Brose’s concerns regarding the Pentagon’s tardy exploitation of high-tech solutions to future challenges recall for me such behaviors when I was serving in the Pentagon in the early 2000s. In relating Russia’s 2014 assault on Ukraine, Brose writes that “the Ukrainians tried to dig themselves into bunkers and trenches, but the Little Green Men hit them with thermobaric warheads that sucked all of the oxygen out of those closed spaces, turning it into fuel that ignited everything and everyone inside.” As the Department of Defense (DoD) Comptroller, I was privy to every DoD program. I also had the ability, though limited by Congress, to move funds within and between accounts in order to bolster projects that often for bureaucratic reasons were never brought out. One such project was the selfsame hyperbaric weapon that Brose describes. The weapon had been under development in the Defense Advanced Research Projects Agency for several years, but, due to bureaucratic indifference, had yet to see the light of day. In November 2001, when America had launched Operation Enduring Freedom against Al Qaeda and the Taliban-led government of Afghanistan, I was approached by Ron Sega, then assistant secretary of defense for Research and Engineering, who requested funds for a weapon he claimed would flush terrorists out of their Afghan caves. He called it a hyperbaric weapon, and said that if I could fund it, it could be fielded within six months. He requested less than $100 million, which even twenty years ago was a rounding error in the Pentagon budget. Recognizing that the weapon was the victim of Pentagon inertia—against which Brose devotes many pages to voice his frustration, I transferred the funds that Sega needed. By the following spring, the military was employing the weapon with great success.

A similar case crossed my desk at roughly the same time frame, with far less successful results. Pete Aldridge, Sega’s boss as undersecretary for Acquisition, Technology, and Logistics, touted a hypersonic weapon that could fly at least five times the speed of sound. He requested and received funds that would move the program into the later stages of development. Two decades later, the U.S. military still has yet to field a hypersonic weapon of any kind.

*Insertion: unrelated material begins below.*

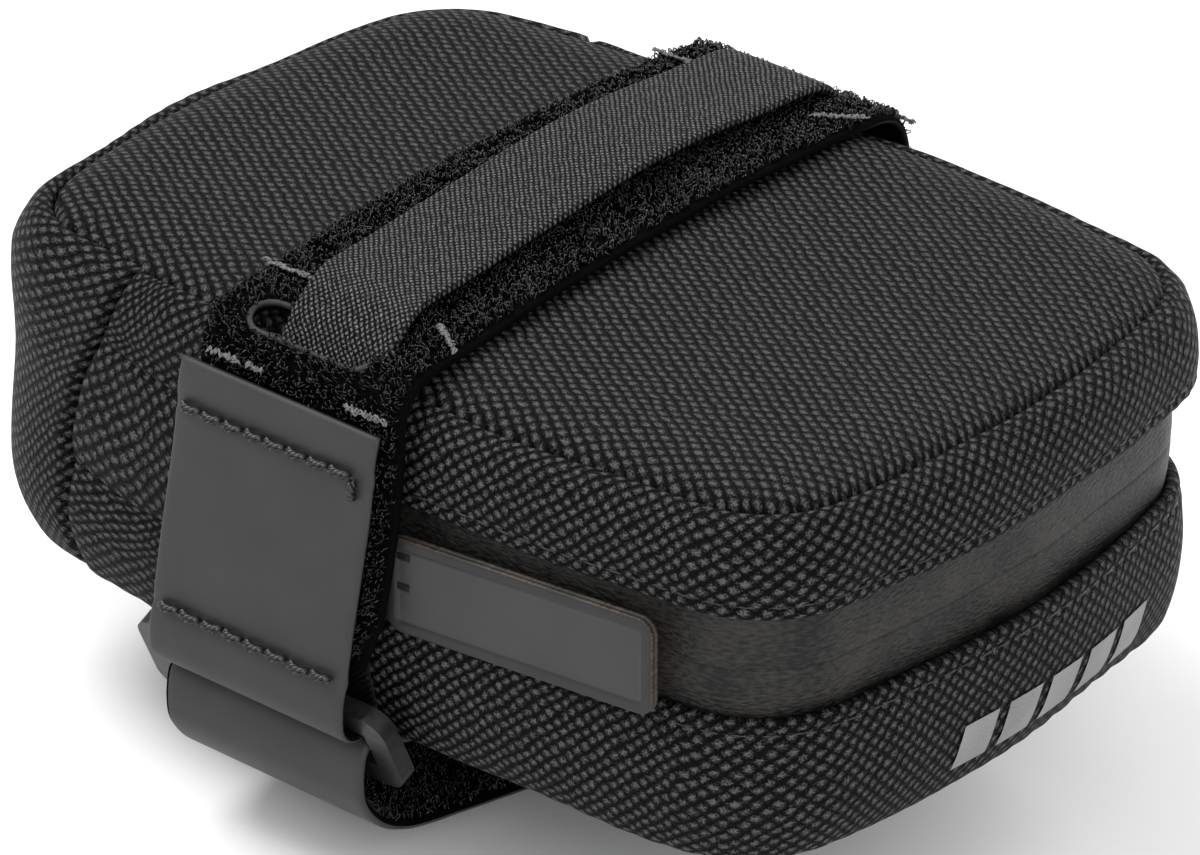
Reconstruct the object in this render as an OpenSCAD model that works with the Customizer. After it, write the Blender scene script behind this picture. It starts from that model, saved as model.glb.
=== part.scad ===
// Saddle bag for a bicycle: a small zipped pouch held to the saddle rails by a strap.
// X runs from the closed nose (-X) to the rear mouth (+X), Y across the bag and Z up.
// The origin is under the middle of the bag, level with the lowest point of the tail strap.

/* [Bag] */
// Length of the top seam outline
bag_len = 129; // [116:1:140]
// Width of the top seam outline
bag_wid = 94.4; // [88:1:100]
// Corner radius of the outline
corner_r = 14; // [11:1:18]
// Angle that half of a long side turns through
long_turn = 9.5; // [8:0.5:11]
// Angle that half of a short side turns through
short_turn = 10.5; // [9:0.5:12]
// Growth of the width towards the rear, as a share of it at 60 mm from the middle
rear_growth = 0.02; // [0:0.005:0.03]
// How far the strap draws the upper sides in, as a share of the width
waist_draw = 0.035; // [0.03:0.005:0.04]
// Height of the top seam above the bottom panel
seam_h = 46.1; // [45:0.5:48]
// Height of the crown above the top seam
crown_h = 3.5; // [2:0.5:3.5]

/* [Zip] */
// Height of the zip's centre line above the bottom panel
zip_h = 26.3; // [26:0.1:26.6]
// Height of the upper gusset's hem above the bottom panel
hem_h = 34.5; // [34:0.5:35.5]
// Height of the lower gusset's top edge above the bottom panel
sill_h = 20; // [19:0.5:20.5]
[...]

On the other hand, as Brose pointedly notes multiple times in his volume, China already can deploy the DF-17 missile that carries the WU-14 hypersonic glide vehicle and has a range that may be as long as 1,550 miles. The DF-17, which was publicly unveiled in October 2019 and is now operational, poses a new and more dangerous threat to the U.S. Navy’s aircraft carriers.

The WU-14 is not the only hypersonic weapon that China threatens to add to its arsenal. For example, China has been testing the Xingkong-2 “waverider” hypersonic cruise missile. Indeed, as Undersecretary of Defense for Research and Engineering Michael Griffin has observed, “in round numbers [China has conducted] 20 times as many hypersonic weapons tests as has the United States over the last decade.”

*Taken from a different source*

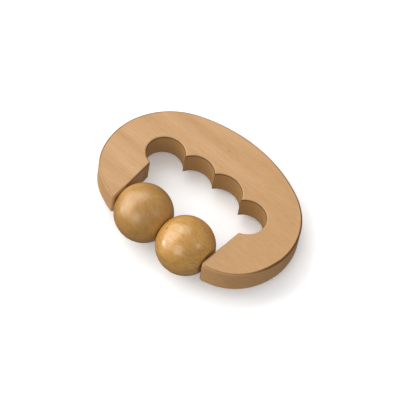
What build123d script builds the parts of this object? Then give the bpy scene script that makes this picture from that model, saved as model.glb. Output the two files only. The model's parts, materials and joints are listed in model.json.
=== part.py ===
from build123d import *
import os
from math import asin, atan2, cos, degrees, hypot, radians, sin, tan

# Hand massager: a C-shaped board handle whose open end carries two wooden balls on one rod.
# The board is drawn flat about its own middle plane, with the rod along X through the origin
# and the back of the grip towards +Y. It is then laid down as it rests on a table.

# Rolling balls
ball_radius = 20.0
ball_half_length = 18.0         # the ball is faced off flat at both ends of its bore
ball_rim_round = 0.8
ball_gap = 0.5                  # end play left between the two balls
ball_shift = -0.5               # the pair stands this far along the rod, within its end play
ball_centre_x = ball_half_length + ball_gap / 2

# Rod, and the dowel plug that closes the hole it is pushed in through
axle_radius = 3.0
axle_running_clearance = 0.05   # radial, between the rod and each ball's bore
axle_seat_depth = 9.5           # length of rod held in each jaw
axle_end_chamfer = 0.5
bore_mouth_chamfer = 0.5

# Handle board
board_thickness = 18.0
edge_round = 1.4
back_y = 89.6                   # rod to the back of the grip
jaw_half_gap = 37.5             # half the opening between the jaws, on the rod
jaw_flare = 3.0                 # degrees; each jaw's face leans away from the balls towards +Y

# Outline: arcs tangent to each other, from the middle of the back round to the jaw tip, each as
# (radius, angle turned in degrees). Each half turns half a circle. The board is shaped by hand,
# so its halves differ a little, and its middle is a little off the middle of the opening.
outline_shift = -0.4
right_arcs = (
    (101.0, 28.8),              # back of the grip
    (48.5, 91.9),               # shoulder
    (39.4, 41.3),               # cheek
    (68.4, 18.0),               # jaw
)
left_arcs = (
    (106.8, 22.5),
    (51.7, 90.3),
    (36.3, 39.0),
    (71.8, 28.2),
)

# One groove for each finger, from the left jaw to the right: (centre x, centre y, radius)
finger_grooves = (
    (-36.7, 41.5, 13.1),
    (-12.9, 43.2, 13.4),
    (9.8, 42.9, 14.7),
    (34.9, 40.3, 13.2),
)

# Corner rounding in plan; the cusps between the grooves are left sharp
left_tip_round = 1.6
right_tip_round = 2.6
jaw_corner_round = 1.6

half_board = board_thickness / 2
axle_half_length = jaw_half_gap + axle_seat_depth
beyond_board = 2 * jaw_half_gap


def arcs_from_the_back(outline_arcs):
    """Half an outline that starts along +X at the middle of the back, and its last point."""
    arcs = []
    point, heading = Vector(0, back_y), Vector(1, 0)
    for radius, turn in outline_arcs:
        arcs.append(JernArc(start=point, tangent=heading, radius=radius, arc_size=-turn))
        point, heading = arcs[-1] @ 1, arcs[-1] % 1
    return Curve() + arcs, point


def board_outline():
    """Closed outer outline of the board, with a straight line across the tips."""
    right_half, right_end = arcs_from_the_back(right_arcs)
    mirrored_left_half, left_end = arcs_from_the_back(left_arcs)
    left_half = mirror(mirrored_left_half, about=Plane.YZ)
    across_the_tips = Line((-left_end.X, left_end.Y), (right_end.X, right_end.Y))
    return Pos(outline_shift, 0) * make_face(right_half + left_half + across_the_tips)


def jaw_face_x(y):
    """Half the width of the opening between the jaws at a distance y from the rod."""
    return jaw_half_gap + y * tan(radians(jaw_flare))


def hand_opening():
    """Flared slot between the jaws, widened at its inner end by the finger grooves."""
    slot_start_y = -2 * ball_radius
    slot_end_y = finger_grooves[-1][1]
    start_x, end_x = jaw_face_x(slot_start_y), jaw_face_x(slot_end_y)
    slot = Polygon(
        (-start_x, slot_start_y), (start_x, slot_start_y), (end_x, slot_end_y), (-end_x, slot_end_y),
        align=None,
    )
    grooves = [Pos(x, y) * Circle(radius) for x, y, radius in finger_grooves]
    return slot + grooves


def jaw_corners(plan, side, low_y, high_y):
    """The plan's corners on one jaw's face, between two distances from the rod."""
    return [
        corner for corner in plan.vertices()
        if low_y < corner.Y < high_y and abs(side * corner.X - jaw_face_x(corner.Y)) < 0.01
    ]


def make_board():
    """The whole board, rounded all round, before it is drilled."""
    plan = board_outline() - hand_opening()
    for side, tip_round in ((-1, left_tip_round), (1, right_tip_round)):
        plan = fillet(jaw_corners(plan, side, -ball_radius, 0), tip_round)
        plan = fillet(jaw_corners(plan, side, ball_radius, 2 * ball_radius), jaw_corner_round)
    board = extrude(plan, half_board, both=True)
    face_edges = [edge for edge in board.edges() if abs(abs(edge.center().Z) - half_board) < 0.01]
    return fillet(face_edges, edge_round)


def rod_along_x(radius, start_x, end_x):
    """Plain round bar on the rod's axis."""
    return Pos((start_x + end_x) / 2, 0, 0) * Rot(0, 90, 0) * Cylinder(radius, end_x - start_x)


def make_handle(board):
    """Board with the rod's hole: blind in the left jaw, right through the right jaw."""
    return board - rod_along_x(axle_radius, -axle_half_length, beyond_board)


def make_axle():
    """Steel rod that both balls turn on."""
    rod = rod_along_x(axle_radius, -axle_half_length, axle_half_length)
    return chamfer(rod.edges().filter_by(GeomType.CIRCLE), axle_end_chamfer)


def make_axle_plug(board):
    """Dowel plug behind the rod, sanded flush with the right jaw's outer wall."""
    return board & rod_along_x(axle_radius, axle_half_length, beyond_board)


def make_ball():
    """Turned ball about the rod's axis, with a flat and a countersunk bore mouth at each end."""
    bore_radius = axle_radius + axle_running_clearance
    ball = Sphere(ball_radius) & Cylinder(ball_radius, 2 * ball_half_length)
    rims = [edge for edge in ball.edges() if abs(abs(edge.center().Z) - ball_half_length) < 0.01]
    ball = fillet(rims, ball_rim_round)
    ball -= Cylinder(bore_radius, 2 * ball_half_length)
    mouths = [
        edge for edge in ball.edges().filter_by(GeomType.CIRCLE)
        if abs(edge.radius - bore_radius) < 0.01
    ]
    ball = chamfer(mouths, bore_mouth_chamfer)
    return Rot(0, 90, 0) * ball


def resting_tilt():
    """Angle that lays the part on both balls and on the back's lower edge, back end down."""
    edge_centre_y = back_y - edge_round
    edge_centre_drop = half_board - edge_round
    reach = hypot(edge_centre_y, edge_centre_drop)
    return asin((ball_radius - edge_round) / reach) - atan2(edge_centre_drop, edge_centre_y)


def lay_down(shape):
    """Move a shape from the board's frame to the table, with the origin mid-footprint."""
    tilt = resting_tilt()
    back_reach = (back_y - edge_round) * cos(tilt) + (half_board - edge_round) * sin(tilt) + edge_round
    middle_y = (back_reach - ball_radius) / 2
    return Pos(0, -middle_y, ball_radius) * Rot(-degrees(tilt), 0, 0) * shape


board = make_board()
ball = make_ball()
nodes = {
    "handle": make_handle(board),
    "axle": make_axle(),
    "axle_plug": make_axle_plug(board),
    "ball_left": Pos(ball_shift - ball_centre_x, 0, 0) * ball,
    "ball_right": Pos(ball_shift + ball_centre_x, 0, 0) * ball,
}

os.makedirs("parts", exist_ok=True)
for name, shape in nodes.items():
    export_step(lay_down(shape), f"parts/{name}.step")
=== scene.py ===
import json
from math import asin, cos, radians, sin

import bpy
from mathutils import Matrix, Vector


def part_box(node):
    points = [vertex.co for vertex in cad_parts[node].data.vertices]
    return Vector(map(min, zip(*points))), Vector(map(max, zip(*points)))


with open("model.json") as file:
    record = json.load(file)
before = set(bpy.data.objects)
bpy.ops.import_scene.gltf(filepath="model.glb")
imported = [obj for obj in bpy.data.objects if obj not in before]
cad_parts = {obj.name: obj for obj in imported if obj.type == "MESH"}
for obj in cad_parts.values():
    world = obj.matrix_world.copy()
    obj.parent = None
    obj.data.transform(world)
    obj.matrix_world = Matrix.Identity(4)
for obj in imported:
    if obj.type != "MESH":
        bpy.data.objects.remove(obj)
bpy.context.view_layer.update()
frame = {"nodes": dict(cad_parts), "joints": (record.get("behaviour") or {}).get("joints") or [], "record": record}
nodes = frame["nodes"]

# ---------------------------------------------------------------------------
# Places read from the frame
# ---------------------------------------------------------------------------
# The handle is a flat board that lies tilted. Its own axes are X along the balls' rod, Y from
# the rod to the back of the grip, and Z square to the board, from the middle of its thickness.
mounts = {mount["name"]: mount for mount in frame["record"]["mounts"]}
top_face = mounts["handle_top_face"]
bottom_face = mounts["handle_bottom_face"]
board_up = Vector(top_face["axis"])
board_tilt = asin(board_up.y)
half_board = (Vector(top_face["pos_m"]) - Vector(bottom_face["pos_m"])).dot(board_up) / 2
left_spin, right_spin = (Vector(joint["pos_m"]) for joint in frame["joints"])
rod_middle = (left_spin + right_spin) / 2
jaw_reach = (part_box("axle")[1].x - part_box("axle")[0].x) / 2
ball_radius = (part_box("ball_left")[1].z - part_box("ball_left")[0].z) / 2
plug_radius = (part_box("axle_plug")[1].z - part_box("axle_plug")[0].z) / 2


# ---------------------------------------------------------------------------
# Camera
# ---------------------------------------------------------------------------
CAMERA_AZIMUTH = radians(38.23)     # round from the front, towards +X
CAMERA_ELEVATION = radians(60.87)
CAMERA_ROLL = radians(3.15)
CAMERA_DISTANCE = 1.338
CAMERA_AIM = Vector((0.0064, -0.0079, 0.0312))
CAMERA_LENS = 184.0                 # millimetres, on a 36 mm sensor


def make_camera():
    """Long-lens camera above the front right of the part."""
    data = bpy.data.cameras.new("camera")
    data.lens = CAMERA_LENS
    data.sensor_width = 36.0
    data.clip_start = 0.1
    data.clip_end = 50.0
    camera = bpy.data.objects.new("camera", data)
    bpy.context.scene.collection.objects.link(camera)
    back = Vector((
        sin(CAMERA_AZIMUTH) * cos(CAMERA_ELEVATION),
        -cos(CAMERA_AZIMUTH) * cos(CAMERA_ELEVATION),
        sin(CAMERA_ELEVATION),
    ))
    level_right = Vector((cos(CAMERA_AZIMUTH), sin(CAMERA_AZIMUTH), 0.0))
    level_up = back.cross(level_right)
    right = level_right * cos(CAMERA_ROLL) + level_up * sin(CAMERA_ROLL)
    up = back.cross(right)
    turn = Matrix((right, up, back)).transposed()
    camera.matrix_world = Matrix.Translation(CAMERA_AIM + back * CAMERA_DISTANCE) @ turn.to_4x4()
    bpy.context.scene.camera = camera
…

Moreover, Russia may be further ahead than China in the realm of hypersonics. Russia has deployed the Peresvet laser since December 2019. In the same month it also introduced into service the Avangard hypersonic glide system, which also went into serial production last year. Finally, its Kinzhal hypersonic ballistic missile, which reportedly can reach Mach 10, or 7,672 miles per hour, has undergone successful operational testing.

YET HYPERBARICS and hypersonics represent the least of high-tech challenges that would confront the U.S. military were it to engage in conflict with what the NDS terms “strategic” competitors. Brose’s primary emphasis is on the Pentagon’s inability to capitalize upon the breakthroughs that the commercial sector has accomplished in artificial intelligence, quantum computing, machine learning, space technologies, and the Internet of Things. Employing metaphors that make these technological advances comprehensible to the lay reader, Brose demonstrates that the breakthroughs that have emerged from Silicon Valley and its counterparts elsewhere in the United States will change the very nature of warfare, or, as Brose puts it, “transform the character of military power.”

Space will become a central theater of warfare, as has already been the case with cyber. Large numbers of small satellites will enable constant surveillance of enemy movements. In addition, technological advances will enable information that supports “situational awareness” to be evaluated, coordinated, prioritized, and disseminated to networks of battle systems at hitherto unimagined speeds. Most importantly, not only will machines carry out many of the tasks currently assigned to humans, they will do so far more effectively and efficiently.

Brose demonstrates that these developments are already rendering obsolescent many of what the Pentagon considers to be its most advanced weapons systems. Nevertheless, the DoD has displayed shockingly little interest in capitalizing on the slew of advanced technologies emerging from the commercial sector.

On the other hand, these technologies are central to China’s aggressive intentions in Asia. Beijing seeks not only to deny American and allied military forces the ability to operate freely—termed anti-access/area denial (A2/AD)—in the air and at sea within the first island chain nearest to its coast, employing what it terms “assassin’s mace weapons,” but also to extend its A2/AD capability well into Western Pacific. The key elements of its strategy are not only its land-based missiles and its large and still growing fleet, but also its space-based sensors and the latest advances in information and computer technologies that would network all of its military systems.